● **Task description**: Exactly and only the lines from the one containing "LEAVES.forEach((leaf, i) =>" through the one containing "record = json.load(file)" are to be repeated, both ends included.
○ ○ ○ ○ ○
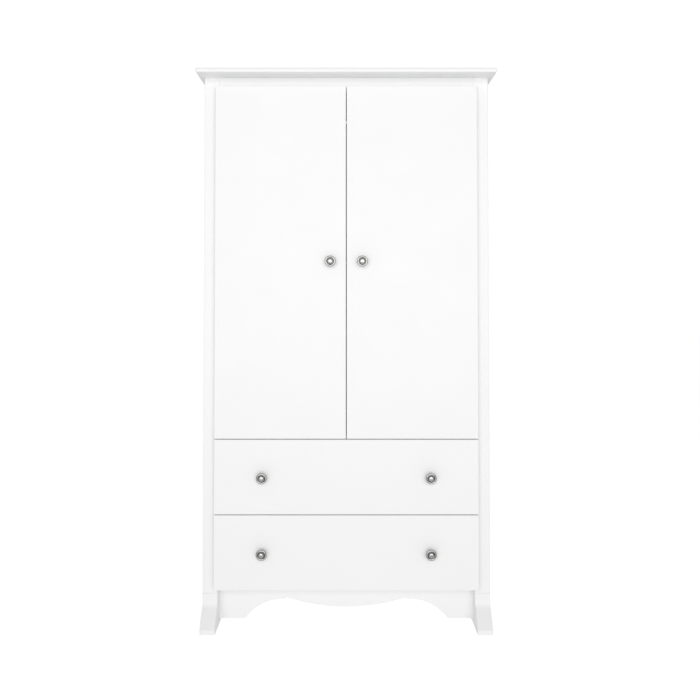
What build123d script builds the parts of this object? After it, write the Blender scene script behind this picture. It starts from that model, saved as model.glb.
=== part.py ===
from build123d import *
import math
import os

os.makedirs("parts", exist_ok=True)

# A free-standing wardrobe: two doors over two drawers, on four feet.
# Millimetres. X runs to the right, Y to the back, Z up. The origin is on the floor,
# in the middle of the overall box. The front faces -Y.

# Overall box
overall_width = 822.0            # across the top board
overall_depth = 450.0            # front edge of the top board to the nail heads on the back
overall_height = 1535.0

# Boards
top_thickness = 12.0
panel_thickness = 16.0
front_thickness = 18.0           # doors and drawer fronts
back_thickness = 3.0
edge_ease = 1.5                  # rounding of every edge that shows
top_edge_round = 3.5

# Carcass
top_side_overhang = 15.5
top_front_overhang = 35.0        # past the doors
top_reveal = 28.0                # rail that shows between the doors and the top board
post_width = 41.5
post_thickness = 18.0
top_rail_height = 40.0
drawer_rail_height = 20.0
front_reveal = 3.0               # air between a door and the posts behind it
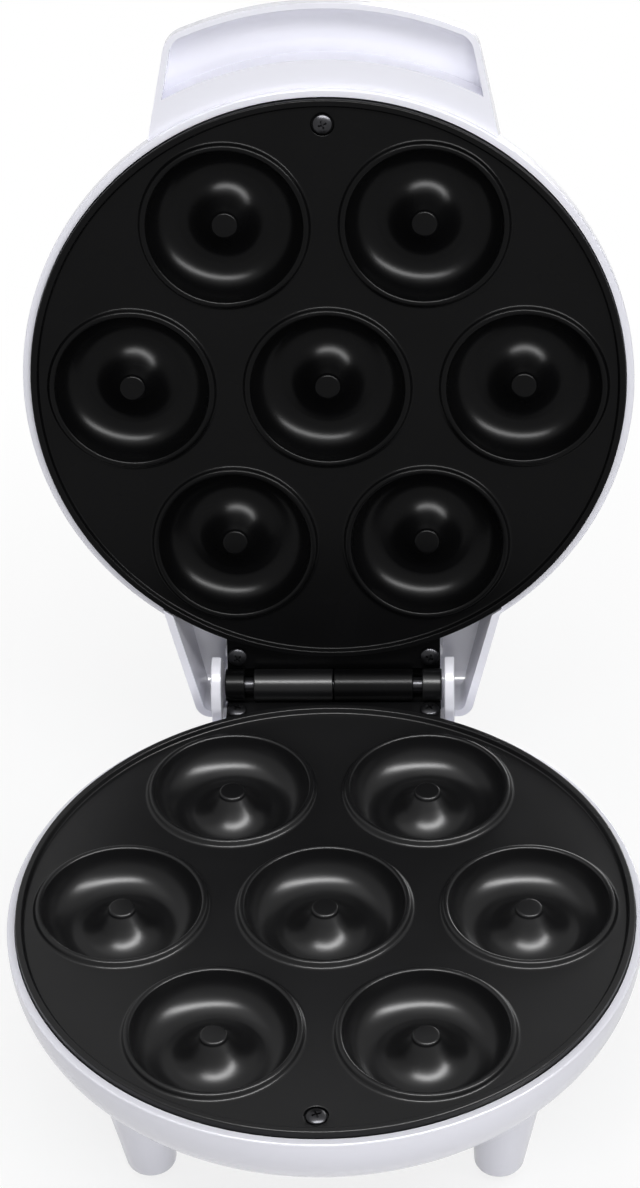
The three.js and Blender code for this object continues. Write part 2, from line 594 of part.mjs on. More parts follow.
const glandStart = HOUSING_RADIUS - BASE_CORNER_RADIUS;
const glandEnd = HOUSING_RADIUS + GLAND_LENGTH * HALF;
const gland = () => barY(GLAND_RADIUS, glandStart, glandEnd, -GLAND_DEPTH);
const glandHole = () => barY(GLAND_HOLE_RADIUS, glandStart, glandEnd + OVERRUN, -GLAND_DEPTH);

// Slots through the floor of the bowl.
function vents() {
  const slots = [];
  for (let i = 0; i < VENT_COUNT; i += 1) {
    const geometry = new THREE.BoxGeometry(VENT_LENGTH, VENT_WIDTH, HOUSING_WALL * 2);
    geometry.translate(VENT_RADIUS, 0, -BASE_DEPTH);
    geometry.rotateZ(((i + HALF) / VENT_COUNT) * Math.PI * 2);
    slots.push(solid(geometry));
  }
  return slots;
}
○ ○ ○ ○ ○
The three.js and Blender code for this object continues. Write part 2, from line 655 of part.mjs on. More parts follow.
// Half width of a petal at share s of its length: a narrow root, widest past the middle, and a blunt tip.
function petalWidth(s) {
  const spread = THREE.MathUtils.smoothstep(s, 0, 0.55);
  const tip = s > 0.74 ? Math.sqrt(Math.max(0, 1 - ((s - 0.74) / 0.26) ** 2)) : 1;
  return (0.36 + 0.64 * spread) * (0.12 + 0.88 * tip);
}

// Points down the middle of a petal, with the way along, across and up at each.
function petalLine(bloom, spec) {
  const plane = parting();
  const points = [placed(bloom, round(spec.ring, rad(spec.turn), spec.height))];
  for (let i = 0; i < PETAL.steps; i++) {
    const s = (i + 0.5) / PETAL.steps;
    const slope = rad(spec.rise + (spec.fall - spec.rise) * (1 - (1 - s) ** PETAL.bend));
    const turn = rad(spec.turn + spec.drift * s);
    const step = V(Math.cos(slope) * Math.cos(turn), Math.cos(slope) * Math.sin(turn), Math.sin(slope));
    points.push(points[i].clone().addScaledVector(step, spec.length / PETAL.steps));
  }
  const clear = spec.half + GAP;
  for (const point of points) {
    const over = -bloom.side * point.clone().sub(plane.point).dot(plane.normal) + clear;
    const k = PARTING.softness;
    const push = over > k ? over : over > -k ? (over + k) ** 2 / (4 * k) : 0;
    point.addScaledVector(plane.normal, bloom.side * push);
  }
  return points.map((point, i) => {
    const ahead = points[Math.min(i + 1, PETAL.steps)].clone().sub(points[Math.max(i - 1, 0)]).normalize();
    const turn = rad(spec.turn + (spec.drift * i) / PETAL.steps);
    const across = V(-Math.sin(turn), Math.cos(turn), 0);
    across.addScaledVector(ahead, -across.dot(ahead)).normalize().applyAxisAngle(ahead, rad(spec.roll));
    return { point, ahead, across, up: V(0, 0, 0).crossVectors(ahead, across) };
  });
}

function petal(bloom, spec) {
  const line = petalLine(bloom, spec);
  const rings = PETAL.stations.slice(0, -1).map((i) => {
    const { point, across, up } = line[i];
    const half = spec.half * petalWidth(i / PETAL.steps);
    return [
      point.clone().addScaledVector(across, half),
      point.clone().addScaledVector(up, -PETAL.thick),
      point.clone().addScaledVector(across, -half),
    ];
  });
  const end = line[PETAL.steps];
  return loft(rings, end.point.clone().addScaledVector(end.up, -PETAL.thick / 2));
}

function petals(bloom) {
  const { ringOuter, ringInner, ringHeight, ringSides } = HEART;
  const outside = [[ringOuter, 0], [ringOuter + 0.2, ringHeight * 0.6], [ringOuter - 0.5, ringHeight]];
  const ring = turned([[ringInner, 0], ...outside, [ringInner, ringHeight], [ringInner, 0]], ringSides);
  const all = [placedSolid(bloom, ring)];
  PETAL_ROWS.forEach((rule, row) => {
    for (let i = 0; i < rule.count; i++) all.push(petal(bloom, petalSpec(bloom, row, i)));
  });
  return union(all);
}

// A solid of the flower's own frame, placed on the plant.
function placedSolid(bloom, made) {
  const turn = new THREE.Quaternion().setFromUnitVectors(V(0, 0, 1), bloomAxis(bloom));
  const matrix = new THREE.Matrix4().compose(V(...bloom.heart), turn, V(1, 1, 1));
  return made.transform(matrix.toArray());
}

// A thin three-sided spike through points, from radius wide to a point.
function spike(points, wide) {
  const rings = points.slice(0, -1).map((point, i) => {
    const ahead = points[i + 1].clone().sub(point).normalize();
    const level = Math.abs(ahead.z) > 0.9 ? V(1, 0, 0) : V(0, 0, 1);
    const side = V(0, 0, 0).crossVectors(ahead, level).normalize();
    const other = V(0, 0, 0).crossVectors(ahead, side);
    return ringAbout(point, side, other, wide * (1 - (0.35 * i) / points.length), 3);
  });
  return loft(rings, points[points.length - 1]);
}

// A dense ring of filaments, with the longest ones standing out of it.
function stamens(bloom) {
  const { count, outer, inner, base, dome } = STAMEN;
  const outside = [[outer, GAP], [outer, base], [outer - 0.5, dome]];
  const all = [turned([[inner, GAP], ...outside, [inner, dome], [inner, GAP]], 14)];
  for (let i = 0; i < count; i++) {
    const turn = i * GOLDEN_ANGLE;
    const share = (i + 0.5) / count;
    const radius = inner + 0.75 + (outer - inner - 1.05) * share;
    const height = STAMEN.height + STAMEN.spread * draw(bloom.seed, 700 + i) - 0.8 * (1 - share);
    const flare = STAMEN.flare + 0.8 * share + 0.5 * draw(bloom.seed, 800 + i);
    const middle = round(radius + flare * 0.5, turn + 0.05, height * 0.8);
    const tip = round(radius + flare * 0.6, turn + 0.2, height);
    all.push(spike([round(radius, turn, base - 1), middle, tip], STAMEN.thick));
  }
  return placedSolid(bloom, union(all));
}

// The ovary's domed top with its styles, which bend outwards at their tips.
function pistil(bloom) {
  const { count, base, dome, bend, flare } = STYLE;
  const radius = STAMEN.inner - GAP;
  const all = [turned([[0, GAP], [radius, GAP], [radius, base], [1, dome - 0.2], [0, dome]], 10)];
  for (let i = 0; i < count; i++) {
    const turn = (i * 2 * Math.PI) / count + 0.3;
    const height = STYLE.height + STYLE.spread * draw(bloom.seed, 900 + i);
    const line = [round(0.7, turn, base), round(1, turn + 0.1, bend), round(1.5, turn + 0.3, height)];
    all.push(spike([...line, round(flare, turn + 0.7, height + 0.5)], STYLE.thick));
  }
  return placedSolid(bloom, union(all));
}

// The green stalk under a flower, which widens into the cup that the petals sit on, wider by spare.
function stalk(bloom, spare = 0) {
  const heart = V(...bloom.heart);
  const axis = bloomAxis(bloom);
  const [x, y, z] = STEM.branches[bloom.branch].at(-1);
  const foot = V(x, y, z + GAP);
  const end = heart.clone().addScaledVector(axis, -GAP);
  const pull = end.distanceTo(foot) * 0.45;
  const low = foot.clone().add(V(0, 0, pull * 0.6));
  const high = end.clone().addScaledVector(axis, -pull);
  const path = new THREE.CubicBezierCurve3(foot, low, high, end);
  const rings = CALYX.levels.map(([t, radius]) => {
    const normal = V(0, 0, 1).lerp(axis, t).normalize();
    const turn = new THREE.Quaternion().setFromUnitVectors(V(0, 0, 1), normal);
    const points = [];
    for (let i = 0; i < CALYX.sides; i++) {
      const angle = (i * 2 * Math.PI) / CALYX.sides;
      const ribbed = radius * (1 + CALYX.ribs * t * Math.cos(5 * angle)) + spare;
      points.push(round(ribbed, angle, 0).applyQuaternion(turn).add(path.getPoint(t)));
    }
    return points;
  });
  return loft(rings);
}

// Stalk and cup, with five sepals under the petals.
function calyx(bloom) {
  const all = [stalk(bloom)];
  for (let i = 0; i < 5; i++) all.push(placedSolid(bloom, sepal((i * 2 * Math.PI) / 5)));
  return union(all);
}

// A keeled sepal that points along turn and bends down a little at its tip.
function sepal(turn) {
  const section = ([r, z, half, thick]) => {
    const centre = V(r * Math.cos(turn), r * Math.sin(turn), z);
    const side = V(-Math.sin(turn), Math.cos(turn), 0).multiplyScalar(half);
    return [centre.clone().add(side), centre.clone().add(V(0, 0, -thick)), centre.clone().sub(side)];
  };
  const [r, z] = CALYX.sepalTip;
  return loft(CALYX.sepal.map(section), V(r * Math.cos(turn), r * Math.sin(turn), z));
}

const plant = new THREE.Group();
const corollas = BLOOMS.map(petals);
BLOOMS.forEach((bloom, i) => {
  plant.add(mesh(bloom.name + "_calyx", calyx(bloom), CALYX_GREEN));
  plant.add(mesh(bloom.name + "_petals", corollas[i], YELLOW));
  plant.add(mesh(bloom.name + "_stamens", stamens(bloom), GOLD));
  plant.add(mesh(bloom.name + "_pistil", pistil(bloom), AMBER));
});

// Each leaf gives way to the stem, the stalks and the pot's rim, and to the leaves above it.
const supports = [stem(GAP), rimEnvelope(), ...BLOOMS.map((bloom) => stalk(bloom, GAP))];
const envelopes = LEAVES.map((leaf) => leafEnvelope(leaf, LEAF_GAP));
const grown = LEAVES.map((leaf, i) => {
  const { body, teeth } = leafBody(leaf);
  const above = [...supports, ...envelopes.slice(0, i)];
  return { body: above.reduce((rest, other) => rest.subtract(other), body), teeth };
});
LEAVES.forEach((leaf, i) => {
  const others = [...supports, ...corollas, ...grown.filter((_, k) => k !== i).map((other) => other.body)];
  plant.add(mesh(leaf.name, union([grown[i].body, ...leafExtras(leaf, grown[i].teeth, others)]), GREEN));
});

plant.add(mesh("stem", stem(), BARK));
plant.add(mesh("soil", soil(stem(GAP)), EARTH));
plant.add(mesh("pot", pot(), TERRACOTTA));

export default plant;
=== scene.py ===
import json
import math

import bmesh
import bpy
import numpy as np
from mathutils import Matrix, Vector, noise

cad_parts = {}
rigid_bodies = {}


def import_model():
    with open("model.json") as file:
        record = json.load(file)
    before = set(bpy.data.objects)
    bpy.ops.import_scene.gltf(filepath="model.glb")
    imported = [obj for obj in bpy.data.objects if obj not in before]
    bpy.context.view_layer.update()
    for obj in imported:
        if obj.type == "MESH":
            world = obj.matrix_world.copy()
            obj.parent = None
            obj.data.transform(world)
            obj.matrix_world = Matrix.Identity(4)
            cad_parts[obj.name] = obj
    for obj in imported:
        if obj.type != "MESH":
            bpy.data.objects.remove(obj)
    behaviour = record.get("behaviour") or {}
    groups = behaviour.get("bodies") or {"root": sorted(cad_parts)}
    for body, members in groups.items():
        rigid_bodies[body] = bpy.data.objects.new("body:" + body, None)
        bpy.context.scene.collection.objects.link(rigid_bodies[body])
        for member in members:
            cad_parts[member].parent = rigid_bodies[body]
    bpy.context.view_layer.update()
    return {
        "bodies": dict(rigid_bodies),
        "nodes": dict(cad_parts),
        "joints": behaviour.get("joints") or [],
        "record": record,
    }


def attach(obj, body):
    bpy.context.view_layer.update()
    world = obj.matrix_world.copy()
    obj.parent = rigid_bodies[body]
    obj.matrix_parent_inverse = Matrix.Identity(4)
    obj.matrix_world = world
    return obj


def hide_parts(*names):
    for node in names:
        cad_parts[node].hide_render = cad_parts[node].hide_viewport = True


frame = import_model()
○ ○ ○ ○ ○
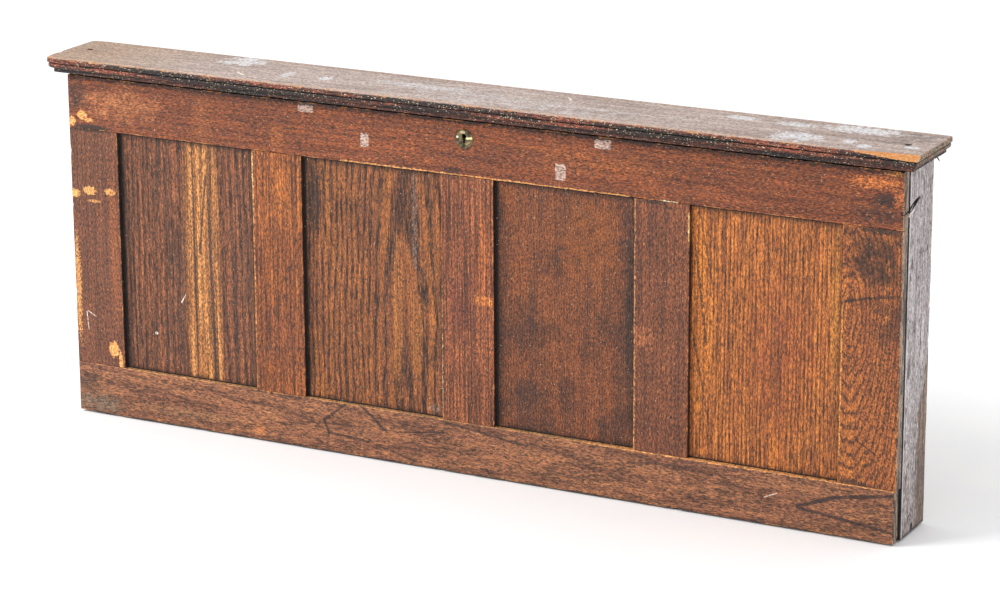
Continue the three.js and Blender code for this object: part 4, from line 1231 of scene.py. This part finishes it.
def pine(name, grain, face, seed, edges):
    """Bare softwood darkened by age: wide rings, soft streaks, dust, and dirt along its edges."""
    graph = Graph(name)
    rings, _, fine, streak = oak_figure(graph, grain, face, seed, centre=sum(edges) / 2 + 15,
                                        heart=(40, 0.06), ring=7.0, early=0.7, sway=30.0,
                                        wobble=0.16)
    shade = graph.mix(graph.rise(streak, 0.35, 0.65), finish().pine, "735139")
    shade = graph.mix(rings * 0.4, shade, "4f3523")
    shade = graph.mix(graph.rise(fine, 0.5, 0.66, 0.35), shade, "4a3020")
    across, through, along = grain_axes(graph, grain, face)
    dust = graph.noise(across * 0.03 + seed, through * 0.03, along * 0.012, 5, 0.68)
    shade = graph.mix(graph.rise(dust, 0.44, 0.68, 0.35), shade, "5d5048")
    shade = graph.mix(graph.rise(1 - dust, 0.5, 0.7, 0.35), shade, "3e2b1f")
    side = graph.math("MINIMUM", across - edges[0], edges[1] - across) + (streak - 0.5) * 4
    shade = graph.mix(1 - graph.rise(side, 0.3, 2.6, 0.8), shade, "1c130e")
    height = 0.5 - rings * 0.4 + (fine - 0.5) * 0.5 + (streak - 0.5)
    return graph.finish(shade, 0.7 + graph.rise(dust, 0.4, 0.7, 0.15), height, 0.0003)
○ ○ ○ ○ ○
● **Task answer**:
LEAVES.forEach((leaf, i) => {
  const others = [...supports, ...corollas, ...grown.filter((_, k) => k !== i).map((other) => other.body)];
  plant.add(mesh(leaf.name, union([grown[i].body, ...leafExtras(leaf, grown[i].teeth, others)]), GREEN));
});

plant.add(mesh("stem", stem(), BARK));
plant.add(mesh("soil", soil(stem(GAP)), EARTH));
plant.add(mesh("pot", pot(), TERRACOTTA));

export default plant;
=== scene.py ===
import json
import math

import bmesh
import bpy
import numpy as np
from mathutils import Matrix, Vector, noise

cad_parts = {}
rigid_bodies = {}


def import_model():
    with open("model.json") as file:
        record = json.load(file)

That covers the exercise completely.